Everything in the listing below from the line containing "Recreate this object" through the line containing "AIM_MINUS_Y = Rot(90, 0, 0)" should be repeated exactly; leave out every other line.

====== Extracted entries ======

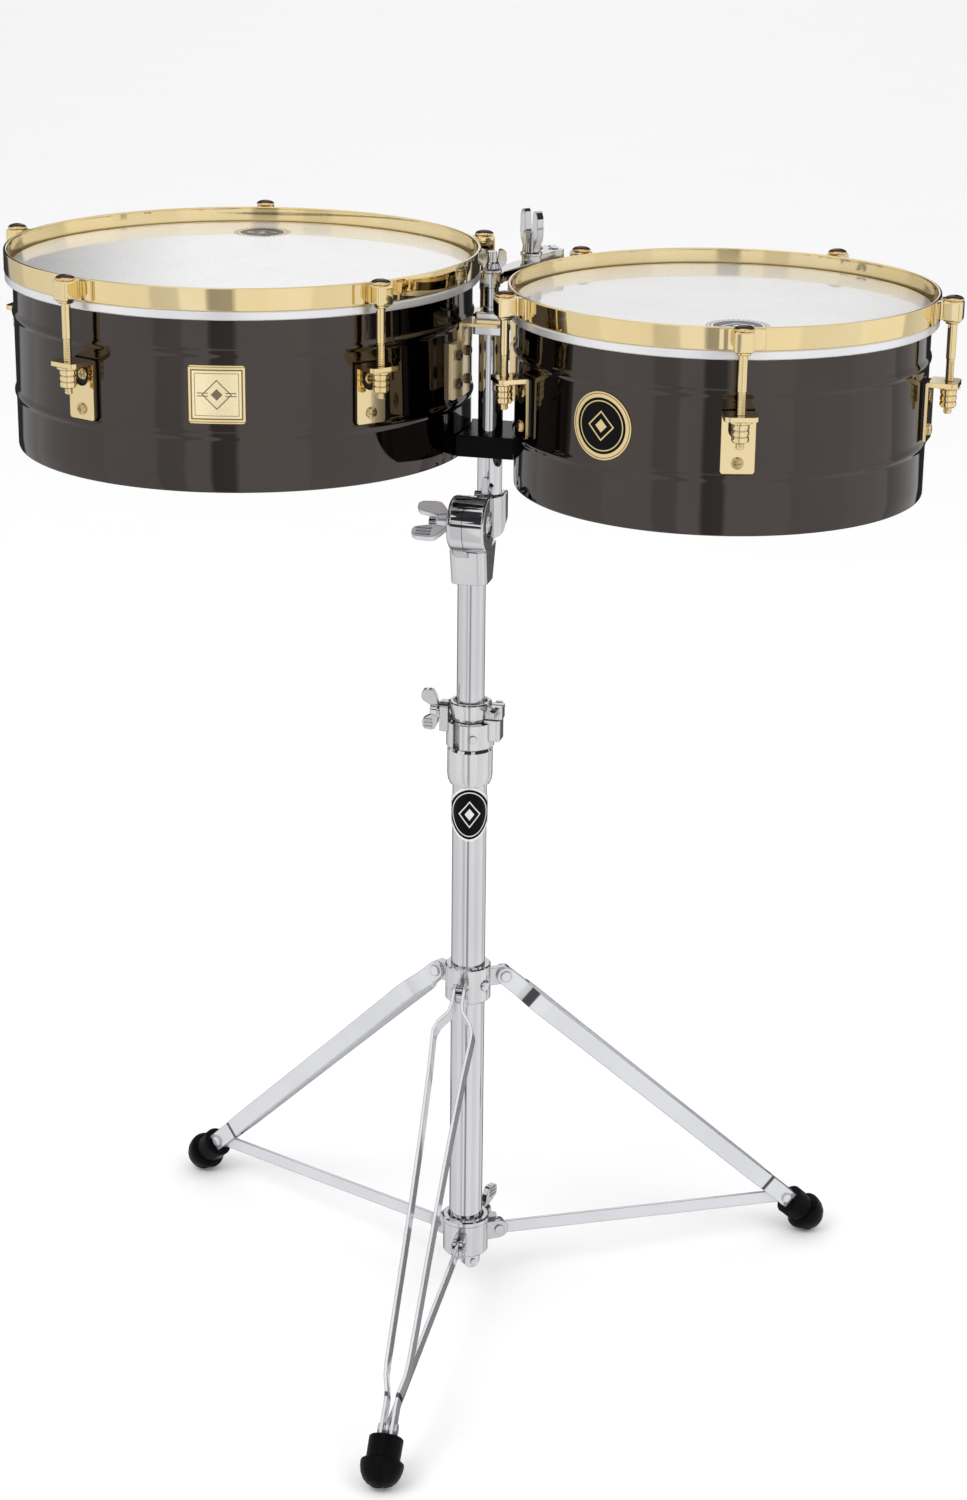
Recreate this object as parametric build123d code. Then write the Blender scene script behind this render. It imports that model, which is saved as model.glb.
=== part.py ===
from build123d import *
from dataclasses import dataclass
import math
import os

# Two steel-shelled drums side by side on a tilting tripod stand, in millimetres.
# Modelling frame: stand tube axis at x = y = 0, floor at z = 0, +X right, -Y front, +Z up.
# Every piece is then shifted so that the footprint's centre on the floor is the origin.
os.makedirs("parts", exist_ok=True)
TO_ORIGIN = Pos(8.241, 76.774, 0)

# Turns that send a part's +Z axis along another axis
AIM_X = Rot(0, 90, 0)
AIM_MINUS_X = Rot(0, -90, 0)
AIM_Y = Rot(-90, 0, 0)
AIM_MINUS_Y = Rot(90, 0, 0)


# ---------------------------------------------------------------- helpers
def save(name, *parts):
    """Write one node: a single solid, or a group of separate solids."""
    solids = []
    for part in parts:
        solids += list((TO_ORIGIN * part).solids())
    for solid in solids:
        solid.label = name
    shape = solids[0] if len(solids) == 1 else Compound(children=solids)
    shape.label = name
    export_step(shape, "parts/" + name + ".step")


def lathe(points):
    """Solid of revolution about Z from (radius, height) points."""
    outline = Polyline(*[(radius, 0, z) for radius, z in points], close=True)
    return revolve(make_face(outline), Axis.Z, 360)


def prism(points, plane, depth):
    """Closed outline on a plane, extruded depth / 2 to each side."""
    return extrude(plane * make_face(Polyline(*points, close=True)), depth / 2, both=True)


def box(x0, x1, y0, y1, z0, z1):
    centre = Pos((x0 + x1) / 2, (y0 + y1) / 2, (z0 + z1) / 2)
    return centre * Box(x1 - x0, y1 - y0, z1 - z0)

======
====== Extracted entries ======

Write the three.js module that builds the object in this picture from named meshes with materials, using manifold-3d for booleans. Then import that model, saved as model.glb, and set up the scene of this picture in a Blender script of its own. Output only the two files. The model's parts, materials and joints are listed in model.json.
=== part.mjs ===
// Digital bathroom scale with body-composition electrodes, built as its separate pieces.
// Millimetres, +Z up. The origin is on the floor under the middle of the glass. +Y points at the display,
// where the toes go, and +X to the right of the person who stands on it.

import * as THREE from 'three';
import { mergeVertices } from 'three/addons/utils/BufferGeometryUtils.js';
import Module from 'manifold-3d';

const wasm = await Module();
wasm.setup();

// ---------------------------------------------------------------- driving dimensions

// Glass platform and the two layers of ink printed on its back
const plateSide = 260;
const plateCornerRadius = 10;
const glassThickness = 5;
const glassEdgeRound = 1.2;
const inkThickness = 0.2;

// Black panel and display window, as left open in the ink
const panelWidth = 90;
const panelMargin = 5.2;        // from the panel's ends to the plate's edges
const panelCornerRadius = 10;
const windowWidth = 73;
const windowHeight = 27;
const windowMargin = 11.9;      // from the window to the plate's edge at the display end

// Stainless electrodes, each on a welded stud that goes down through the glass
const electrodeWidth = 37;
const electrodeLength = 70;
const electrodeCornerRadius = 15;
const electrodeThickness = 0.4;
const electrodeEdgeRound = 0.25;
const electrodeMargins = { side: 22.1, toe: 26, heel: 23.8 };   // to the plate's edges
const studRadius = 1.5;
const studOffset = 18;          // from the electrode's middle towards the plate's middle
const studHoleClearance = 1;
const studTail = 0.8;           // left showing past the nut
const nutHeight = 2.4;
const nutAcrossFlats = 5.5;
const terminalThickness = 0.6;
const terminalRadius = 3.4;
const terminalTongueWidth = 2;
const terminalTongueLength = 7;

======

Answer for this exercise ->
Recreate this object as parametric build123d code. Then write the Blender scene script behind this render. It imports that model, which is saved as model.glb.
=== part.py ===
from build123d import *
from dataclasses import dataclass
import math
import os

# Two steel-shelled drums side by side on a tilting tripod stand, in millimetres.
# Modelling frame: stand tube axis at x = y = 0, floor at z = 0, +X right, -Y front, +Z up.
# Every piece is then shifted so that the footprint's centre on the floor is the origin.
os.makedirs("parts", exist_ok=True)
TO_ORIGIN = Pos(8.241, 76.774, 0)

# Turns that send a part's +Z axis along another axis
AIM_X = Rot(0, 90, 0)
AIM_MINUS_X = Rot(0, -90, 0)
AIM_Y = Rot(-90, 0, 0)
AIM_MINUS_Y = Rot(90, 0, 0)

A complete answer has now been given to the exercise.